Books, you know, they’re not just commodities. The profit motive often is in conflict with the aims of art. We live in capitalism. Its power seems inescapable. So did the divine right of kings. Any human power can be resisted and changed by human beings. Resistance and change often begin in art, and very often in our art—the art of words.

I have had a long career and a good one. In good company. Now here, at the end of it, I really don’t want to watch American literature get sold down the river. We who live by writing and publishing want—and should demand—our fair share of the proceeds. But the name of our beautiful reward is not profit.
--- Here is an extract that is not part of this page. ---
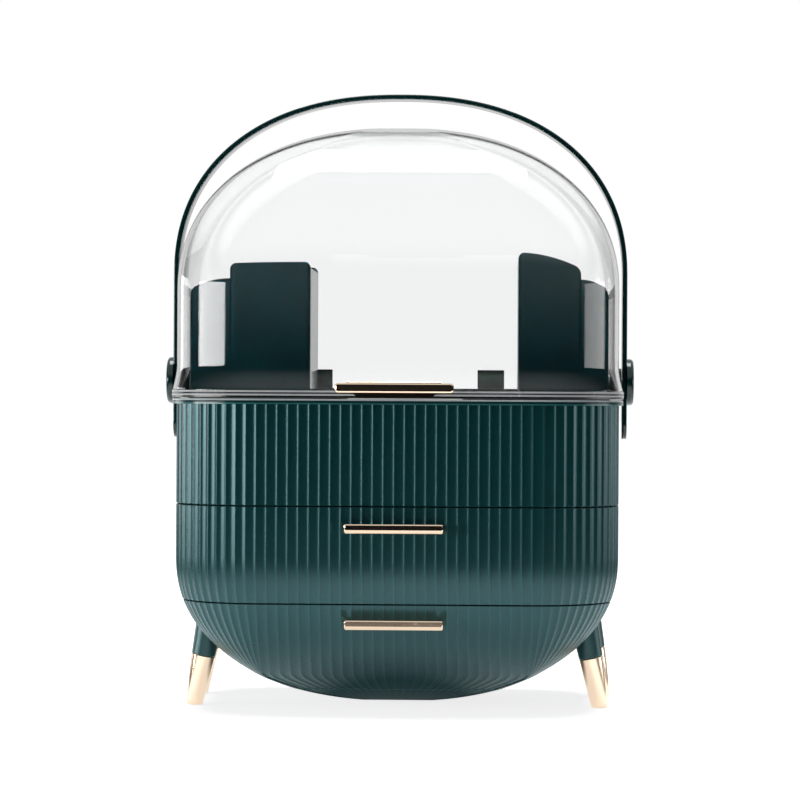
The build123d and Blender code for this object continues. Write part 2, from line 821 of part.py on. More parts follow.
# Body pieces
save("tub_shell", make_tub())
save("rim_band", make_rim_band())
save("rear_casing", make_casing())
save("drawer_shelf", make_shelf())
upper_lip_bottom = upper_tray_top - upper_lip_drop - lip_height
lower_lip_bottom = lower_tray_top - lower_lip_drop - lip_height
save("upper_rails", *make_rails(upper_lip_bottom, upper_tray_half_width + rail_side_gap))
save("lower_rails", *make_rails(lower_lip_bottom, lower_tray_half_width + rail_side_gap))
save("casing_screws", *[casing_screw(x, y, 0) for x, y in casing_screw_places()])
save("right_bin", make_bin(right_bin_inner_edge, right_bin_tall_width, right_bin_height,
                           right_bin_shoulder_drop))
save("left_bin", mirror(make_bin(left_bin_inner_edge, left_bin_tall_width, left_bin_height,
                                 left_bin_shoulder_drop), Plane.YZ))
save("leg_screws", *[leg_screw(x, y, 0) for x, y in leg_places.values()])
for place, (x, y) in leg_places.items():
    save(f"{place}_leg_sleeve", make_leg_sleeve(x, y))
    save(f"{place}_leg_tip", make_leg_tip(x, y))
save("hinge_brackets", *make_brackets())
save("hinge_pins", *make_hinge_pins())
save("hinge_screws", *bracket_screws(0))

# Drawers
save("upper_drawer_front", make_front(front_middle_low, front_top, upper_bar_height,
                                      upper_tray_half_width - tray_wall, upper_tray_top - tray_floor))
save("lower_drawer_front", make_front(belly_flat_height, front_middle_high, lower_bar_height,
                                      lower_tray_half_width - tray_wall, lower_tray_top - tray_floor))
save("upper_drawer_tray", with_lips_and_holes(make_upper_tray(), upper_tray_half_width, upper_lip_bottom,
                                              lip_width, upper_bar_height))
save("lower_drawer_tray", with_lips_and_holes(make_lower_tray(), lower_tray_half_width, lower_lip_bottom,
                                              lower_lip_width, lower_bar_height))
save("upper_drawer_bar", make_bar(upper_bar_height))
save("lower_drawer_bar", make_bar(lower_bar_height))
save("upper_bar_screws", *bar_screws(upper_bar_height, bar_seat(upper_bar_height), 0))
save("lower_bar_screws", *bar_screws(lower_bar_height, bar_seat(lower_bar_height), 0))

# Lid
save("lid_dome", make_dome())
save("lid_seal", ring(flange_half_width - seal_setback, flange_half_depth - seal_setback,
                      flange_width, seal_bottom, flange_bottom))
save("lid_tab", make_tab())
save("lid_latch", make_latch())
save("hinge_leaves", *make_leaves())
right_boss, left_boss = make_bosses()
save("right_pivot_boss", right_boss)
save("left_pivot_boss", left_boss)
save("pivot_pins", *pivot_pins(0))

# Handle
right_cap, left_cap = make_caps()
save("handle_strap", make_strap())
save("right_handle_cap", right_cap)
save("left_handle_cap", left_cap)
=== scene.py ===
import bmesh
import bpy
import math
import numpy as np
from mathutils import Euler, Matrix, Vector


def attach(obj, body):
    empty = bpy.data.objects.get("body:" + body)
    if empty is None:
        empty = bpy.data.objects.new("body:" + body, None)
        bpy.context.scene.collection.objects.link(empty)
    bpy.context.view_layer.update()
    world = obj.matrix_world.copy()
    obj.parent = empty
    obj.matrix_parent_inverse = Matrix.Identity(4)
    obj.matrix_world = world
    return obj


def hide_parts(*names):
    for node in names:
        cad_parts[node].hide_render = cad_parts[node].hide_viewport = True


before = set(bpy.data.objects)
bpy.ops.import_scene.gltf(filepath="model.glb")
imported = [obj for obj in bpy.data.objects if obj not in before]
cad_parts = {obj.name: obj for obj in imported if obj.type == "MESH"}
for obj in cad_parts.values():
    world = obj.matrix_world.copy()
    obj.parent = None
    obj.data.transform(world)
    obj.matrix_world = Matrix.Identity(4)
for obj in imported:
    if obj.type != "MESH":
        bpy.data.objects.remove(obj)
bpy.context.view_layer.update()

# Makeup box with a clear dome. Every length below is in millimetres and becomes metres when a mesh is made.

# Body: rounded rectangle with flutes all round, and a belly that draws in towards the bottom. Its smooth
# inside lies INSET behind the outline, and WEB is the thickness of a drawer front's webs.
HALF_WIDTH, HALF_DEPTH, CORNER = 148.5, 112.0, 60.0
FLAT_X, FLAT_Y = HALF_WIDTH - CORNER, HALF_DEPTH - CORNER
LEAST_CORNER = 4.0
FLUTES, FLUTE_DEPTH, CREST = 135, 1.1, 0.9
INSET, WEB = 4.1, 2.2
BELLY_TOP, BELLY_BOTTOM, BELLY_FLAT = 102.0, 0.0, 2.0
BELLY_POWERS = 2.3, 1.79
BELLY_FLOOR = 3.5

# Tub, seams between tub, drawers and casing, and how far the skin draws in beside a seam
TUB_BOTTOM, TUB_FLOOR, TUB_TOP, TUB_FILLET = 137.0, 140.5, 203.3, 1.5
SPLIT, SEAM, SEAM_EDGE = 52.0, 0.4, 0.35
SEAMS = 72.5, 136.6
UPPER_TRAY_HALF, LOWER_TRAY_HALF, TRAY_WALL = 129.0, 115.0, 2.0

# Rim band, seal and flange; their overhang is counted from the body's flat sides
RIM_TOP, SEAL_LOW, FLANGE_LOW, FLANGE_TOP = 207.0, 207.3, 209.8, 212.3
RIM_OVERHANG, SEAL_OVERHANG, SEAL_INSET, FLANGE_OVERHANG = 2.7, 2.9, 2.7, 3.1
FROSTED_LOW, FROSTED_WIDTH = 208.9, 0.5

# Dome
DOME_HALF_WIDTH, DOME_HALF_DEPTH, DOME_WALL = 148.2, 111.7, 2.2
FLARE, FLARE_POWER, FLARE_TOP = 3.0, 1.3, 228.3
SHOULDER, RISE, DOME_POWER = 280.0, 112.5, 2.15

# Handle, its caps and the bosses that carry it
PIVOT, STRAP_INNER, STRAP_THICK, STRAP_EDGE = 219.4, 152.1, 3.2, 0.9
STRAP_OUTER = STRAP_INNER + STRAP_THICK
STRAP_LOW, STRAP_BASE, STRAP_TOP = 180.3, 290.0, 415.5
STRAP_HALF, STRAP_POWER = 11.0, 2.27
CAP_RADIUS, CAP_HEIGHT, CAP_FILLET = 15.8, 4.6, 2.4
BOSS_RADIUS, BOSS_BORE, BOSS_IN, BOSS_OUT, BOSS_FILLET = 9.4, 3.1, 146.0, 151.7, 0.5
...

Its name is freedom.

Thank you.

K Is for Knowledge

You’ve probably heard it so often, repeated with such authority, that you’re ready to throttle the next person who says it: Write what you know.

Likely you’ve also heard, or even yourself said, the common rejoinder, which goes something like That’s crap. Haven’t you ever heard of research?

Well, of course. What we know is fluid, expanding and deepening even without any conscious effort on our part. For writers, research is ongoing. We read, we listen, we travel to a new place, we walk down a street we’ve walked down many times before, noticing some things for the first time.

My hunch is that Write what you know surfaced at least in part as a response to the notion that one could only be a real writer if one had had certain experiences. The requisite experiences — being in combat, for instance — were almost invariably skewed male. At a women’s writing workshop in the late 1980s, a bunch of us got to talking about this. We couldn’t help noticing that experiences common to women, from childbirth to housework to caregiving, weren’t considered worthy subjects for serious literature.

One of us remarked, half-facetiously, that “the only suitable subjects for academic poetry were bullfighting and war,” whereupon several of us set out to write about bullfighting, which, need I say, none of us had ever done. My contribution grew into “The Bullfight Sonnets,” which was published by Sinister Wisdom in 1988. It includes these lines:

. . . Novelists extol
the crowd, the sun, the blood, the kill, the role
of manhood challenged and found worthy. I
am less enthralled. Instead, I wonder why
cerebral critics desperately admire
heroes who hold their shit when under fire.

Can you tell we had Ernest Hemingway on the brain? Not so much Hemingway, however, as the “cerebral critics,” English teachers, and others who held Hemingway’s spare style up as the pinnacle of literary excellence. At the time, writing about New York, published in New York, and taken up by an audience of New York–based literati was also elevated a step or two above “regional” writing. Take that, Willa Cather, Flannery O’Connor, and Eudora Welty.

I think that the English-language “canon” has gotten more regional, more international, and a lot less white since then. Nevertheless, I continue to take Write what you know as encouragement to start wherever we are, in place, time, and subject matter. Themes of universal — or at least widespread — concern can be reached from anywhere.

One of my favorite axioms is Your writing will teach you what you need to know.

A corollary to that is Your readers will teach you what you need to know more about.

I live on Martha’s Vineyard, an island off the coast of New England that you have probably heard of whether you’ve been here or not because it gets written about a lot, by journalists, novelists, poets, and others. Most of them don’t live here year-round, or haven’t lived here long. It’s not hard to tell which of these writers have been listening to the place and the people in it and which either didn’t take the time or just don’t know what they don’t know.

It really is OK to write about places where you haven’t spent much time and people with lives and backgrounds very different from yours. Hell, historians and historical-fiction writers regularly write about times where they’ve never been, and plenty of them do it very well. (On the other hand, if we’ve never been there either, who are we to tell them that they’ve got it wrong?) Research is required for sure, but it can only get us so far: there’s more to recreating a place or time than avoiding anachronisms and getting the street names right. Imagination and empathy are also necessary, along with an awareness that no matter how much we know, there’s always a lot that we don’t.